SOURCE DATA:
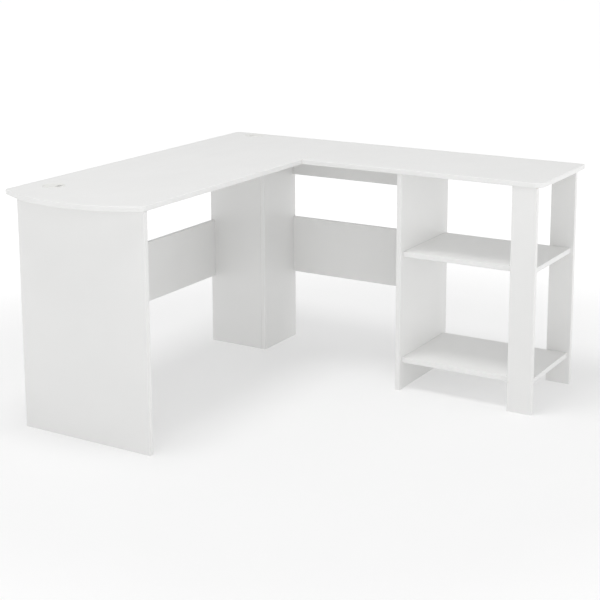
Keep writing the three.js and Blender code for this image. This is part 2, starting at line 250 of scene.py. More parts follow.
def melamine_face():
    """Melamine-faced particleboard, white, with a pressed pearl finish: a low sheen on fine pimples."""
    made, tree = new_material("melamine_faced_board_pearl_white")
    place = node(tree, "ShaderNodeTexCoord").outputs["Object"]
    # Real pearl pimples are about 0.5 mm across: drawn at 2 mm so that they show
    pimples = node(tree, "ShaderNodeTexNoise", {"Vector": place, "Scale": per(2), "Detail": 2})
    # Paper tone drifts over the width of a hand
    drift = node(tree, "ShaderNodeTexNoise", {"Vector": place, "Scale": per(160), "Detail": 2})
    # Faint wiping marks, a few centimetres long, only change the gloss
    wiping = node(tree, "ShaderNodeMapping", {
        "Vector": place, "Scale": (1, 0.35, 1), "Rotation": (0, 0, 0.6)})
    marks = node(tree, "ShaderNodeTexNoise", {
        "Vector": wiping.outputs[0], "Scale": per(35), "Detail": 5})
    gloss = node(tree, "ShaderNodeMapRange", {
        "Value": marks.outputs[0], "From Min": 0.3, "From Max": 0.7, "To Min": 0.34, "To Max": 0.44})
    tone = node(tree, "ShaderNodeMix", {
        "Factor": drift.outputs[0], MIX_A: colour("E9E9E8"), MIX_B: colour("EDEDEC")},
        data_type="RGBA")
    bump = node(tree, "ShaderNodeBump", {
        "Height": pimples.outputs[0], "Strength": 0.25, "Distance": 0.04 * MM})
    shader = node(tree, "ShaderNodeBsdfPrincipled", {
        "Base Color": tone.outputs[MIX_RESULT], "Roughness": gloss.outputs[0],
        "Normal": bump.outputs[0], "IOR": 1.5})
    node(tree, "ShaderNodeOutputMaterial", {"Surface": shader.outputs[0]})
    return made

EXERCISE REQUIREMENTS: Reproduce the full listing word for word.

EXERCISE RESPONSE:
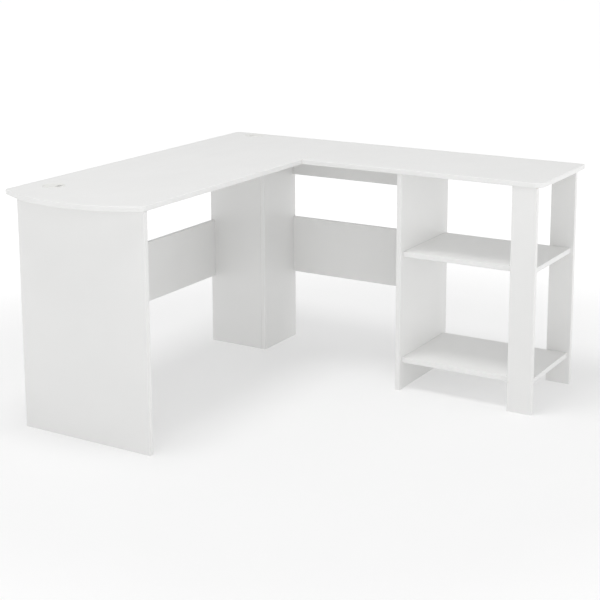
Keep writing the three.js and Blender code for this image. This is part 2, starting at line 250 of scene.py. More parts follow.
def melamine_face():
    """Melamine-faced particleboard, white, with a pressed pearl finish: a low sheen on fine pimples."""
    made, tree = new_material("melamine_faced_board_pearl_white")
    place = node(tree, "ShaderNodeTexCoord").outputs["Object"]
    # Real pearl pimples are about 0.5 mm across: drawn at 2 mm so that they show
    pimples = node(tree, "ShaderNodeTexNoise", {"Vector": place, "Scale": per(2), "Detail": 2})
    # Paper tone drifts over the width of a hand
    drift = node(tree, "ShaderNodeTexNoise", {"Vector": place, "Scale": per(160), "Detail": 2})
    # Faint wiping marks, a few centimetres long, only change the gloss
    wiping = node(tree, "ShaderNodeMapping", {
        "Vector": place, "Scale": (1, 0.35, 1), "Rotation": (0, 0, 0.6)})
    marks = node(tree, "ShaderNodeTexNoise", {
        "Vector": wiping.outputs[0], "Scale": per(35), "Detail": 5})
    gloss = node(tree, "ShaderNodeMapRange", {
        "Value": marks.outputs[0], "From Min": 0.3, "From Max": 0.7, "To Min": 0.34, "To Max": 0.44})
    tone = node(tree, "ShaderNodeMix", {
        "Factor": drift.outputs[0], MIX_A: colour("E9E9E8"), MIX_B: colour("EDEDEC")},
        data_type="RGBA")
    bump = node(tree, "ShaderNodeBump", {
        "Height": pimples.outputs[0], "Strength": 0.25, "Distance": 0.04 * MM})
    shader = node(tree, "ShaderNodeBsdfPrincipled", {
        "Base Color": tone.outputs[MIX_RESULT], "Roughness": gloss.outputs[0],
        "Normal": bump.outputs[0], "IOR": 1.5})
    node(tree, "ShaderNodeOutputMaterial", {"Surface": shader.outputs[0]})
    return made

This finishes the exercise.